* STORED DATA *
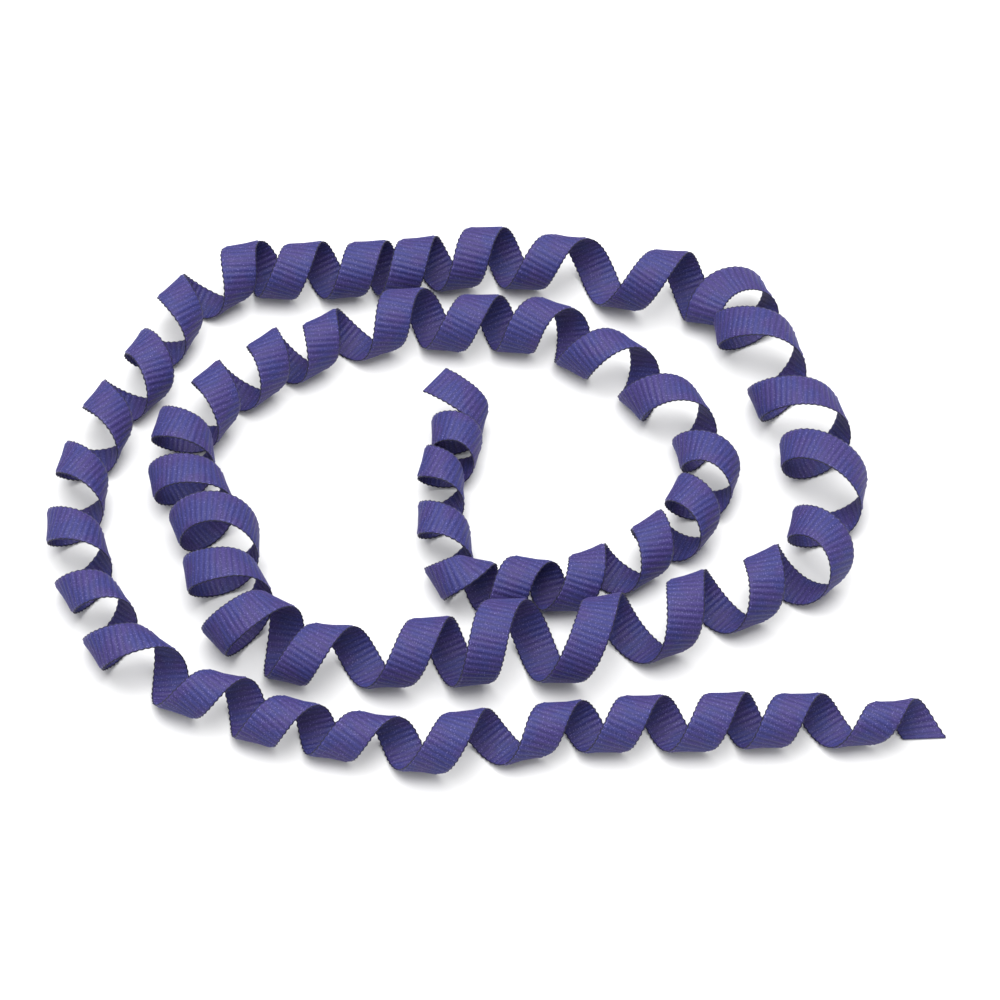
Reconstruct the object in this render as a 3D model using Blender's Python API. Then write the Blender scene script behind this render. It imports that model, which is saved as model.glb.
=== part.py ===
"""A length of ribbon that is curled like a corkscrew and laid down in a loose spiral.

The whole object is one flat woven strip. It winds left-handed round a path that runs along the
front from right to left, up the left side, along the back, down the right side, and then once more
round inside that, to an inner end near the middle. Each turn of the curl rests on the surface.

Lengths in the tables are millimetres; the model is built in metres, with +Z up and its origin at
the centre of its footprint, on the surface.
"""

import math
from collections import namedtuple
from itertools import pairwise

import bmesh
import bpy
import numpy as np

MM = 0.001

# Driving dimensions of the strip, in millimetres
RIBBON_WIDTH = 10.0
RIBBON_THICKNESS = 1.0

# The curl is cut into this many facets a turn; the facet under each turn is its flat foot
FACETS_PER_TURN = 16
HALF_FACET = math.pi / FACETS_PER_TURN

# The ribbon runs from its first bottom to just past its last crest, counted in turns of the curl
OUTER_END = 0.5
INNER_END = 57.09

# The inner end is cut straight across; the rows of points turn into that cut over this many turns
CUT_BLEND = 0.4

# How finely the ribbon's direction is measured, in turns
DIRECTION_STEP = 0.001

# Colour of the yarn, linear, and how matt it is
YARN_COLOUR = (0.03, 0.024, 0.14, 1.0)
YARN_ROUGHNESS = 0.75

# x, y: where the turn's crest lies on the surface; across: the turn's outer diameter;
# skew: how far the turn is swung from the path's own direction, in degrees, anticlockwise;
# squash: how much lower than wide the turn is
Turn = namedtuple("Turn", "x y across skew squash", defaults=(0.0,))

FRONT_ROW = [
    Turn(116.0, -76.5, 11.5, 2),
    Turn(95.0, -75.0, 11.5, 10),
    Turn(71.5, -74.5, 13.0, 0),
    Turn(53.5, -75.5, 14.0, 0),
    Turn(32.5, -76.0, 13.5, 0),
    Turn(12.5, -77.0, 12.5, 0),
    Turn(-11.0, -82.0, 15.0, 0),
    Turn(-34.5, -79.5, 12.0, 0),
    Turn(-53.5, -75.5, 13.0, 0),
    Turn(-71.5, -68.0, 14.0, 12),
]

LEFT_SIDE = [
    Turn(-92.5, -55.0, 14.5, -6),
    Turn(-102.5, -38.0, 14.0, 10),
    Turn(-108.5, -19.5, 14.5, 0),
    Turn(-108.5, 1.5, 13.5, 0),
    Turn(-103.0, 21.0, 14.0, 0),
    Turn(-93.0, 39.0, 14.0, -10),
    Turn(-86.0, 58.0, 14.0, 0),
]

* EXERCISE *
Extract every line above exactly as it stands.

* OUTPUT BELOW *
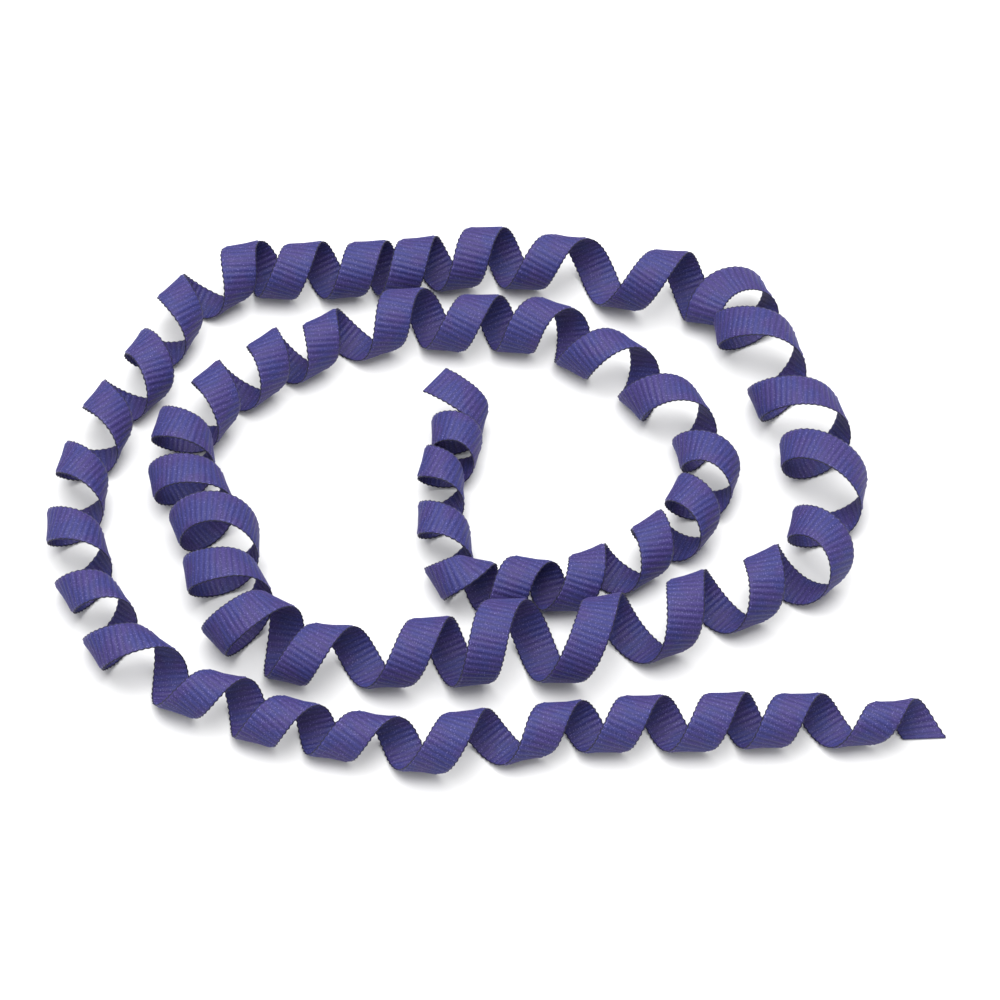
Reconstruct the object in this render as a 3D model using Blender's Python API. Then write the Blender scene script behind this render. It imports that model, which is saved as model.glb.
=== part.py ===
"""A length of ribbon that is curled like a corkscrew and laid down in a loose spiral.

The whole object is one flat woven strip. It winds left-handed round a path that runs along the
front from right to left, up the left side, along the back, down the right side, and then once more
round inside that, to an inner end near the middle. Each turn of the curl rests on the surface.

Lengths in the tables are millimetres; the model is built in metres, with +Z up and its origin at
the centre of its footprint, on the surface.
"""

import math
from collections import namedtuple
from itertools import pairwise

import bmesh
import bpy
import numpy as np

MM = 0.001

# Driving dimensions of the strip, in millimetres
RIBBON_WIDTH = 10.0
RIBBON_THICKNESS = 1.0

# The curl is cut into this many facets a turn; the facet under each turn is its flat foot
FACETS_PER_TURN = 16
HALF_FACET = math.pi / FACETS_PER_TURN

# The ribbon runs from its first bottom to just past its last crest, counted in turns of the curl
OUTER_END = 0.5
INNER_END = 57.09

# The inner end is cut straight across; the rows of points turn into that cut over this many turns
CUT_BLEND = 0.4

# How finely the ribbon's direction is measured, in turns
DIRECTION_STEP = 0.001

# Colour of the yarn, linear, and how matt it is
YARN_COLOUR = (0.03, 0.024, 0.14, 1.0)
YARN_ROUGHNESS = 0.75

# x, y: where the turn's crest lies on the surface; across: the turn's outer diameter;
# skew: how far the turn is swung from the path's own direction, in degrees, anticlockwise;
# squash: how much lower than wide the turn is
Turn = namedtuple("Turn", "x y across skew squash", defaults=(0.0,))

FRONT_ROW = [
    Turn(116.0, -76.5, 11.5, 2),
    Turn(95.0, -75.0, 11.5, 10),
    Turn(71.5, -74.5, 13.0, 0),
    Turn(53.5, -75.5, 14.0, 0),
    Turn(32.5, -76.0, 13.5, 0),
    Turn(12.5, -77.0, 12.5, 0),
    Turn(-11.0, -82.0, 15.0, 0),
    Turn(-34.5, -79.5, 12.0, 0),
    Turn(-53.5, -75.5, 13.0, 0),
    Turn(-71.5, -68.0, 14.0, 12),
]

LEFT_SIDE = [
    Turn(-92.5, -55.0, 14.5, -6),
    Turn(-102.5, -38.0, 14.0, 10),
    Turn(-108.5, -19.5, 14.5, 0),
    Turn(-108.5, 1.5, 13.5, 0),
    Turn(-103.0, 21.0, 14.0, 0),
    Turn(-93.0, 39.0, 14.0, -10),
    Turn(-86.0, 58.0, 14.0, 0),
]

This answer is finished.